Some of the largest in-kind contributions cited by opponents involved local housing and tenant organizations that are fiscally sponsored by national nonprofits. For example, Springfield No One Leaves reported more than $137,000 in in-kind contributions through its fiscal sponsor, the Brooklyn-based Right to the City Alliance, covering staff time, independent contractors and travel and lodging.
Farnitano said fiscal sponsorship arrangements allow smaller organizations without their own IRS-designated nonprofit status to operate under the umbrella of larger nonprofits.
“They don’t have their own 501(c)(3) established with the IRS but are under the umbrella of the larger nonprofit entity,” he said. “They are legally a sub-entity of that larger nonprofit… but the work has been done by those smaller community groups.”

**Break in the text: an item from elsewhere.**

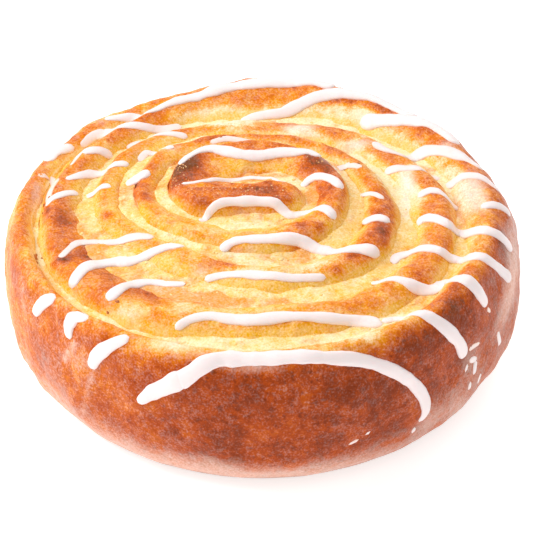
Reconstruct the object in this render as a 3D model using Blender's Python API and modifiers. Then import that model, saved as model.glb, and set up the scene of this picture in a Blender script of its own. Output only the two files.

Similar arrangements exist for Lynn United for Change through Tides Advocacy, based in Santa Monica, California, and for United for a Better East Boston and Reclaim Roxbury through Resist Inc., Farnitano said.
“It’s clear a number of these national groups have an agenda that is not related to these affordability problems here in Massachusetts,” Yunits said. “The reality is that the best way to address the affordability crisis is creating more housing.”
In their end-of-the year report, the anti-rent control committee reported six donations and one in-kind contribution. The donations ranged from $20,000 to $200,000 from real estate interests, totaling $431,600. They also received an in-kind contribution from Masslandlords, Inc. based in Cambridge for “grassroots engagement” worth $26,634.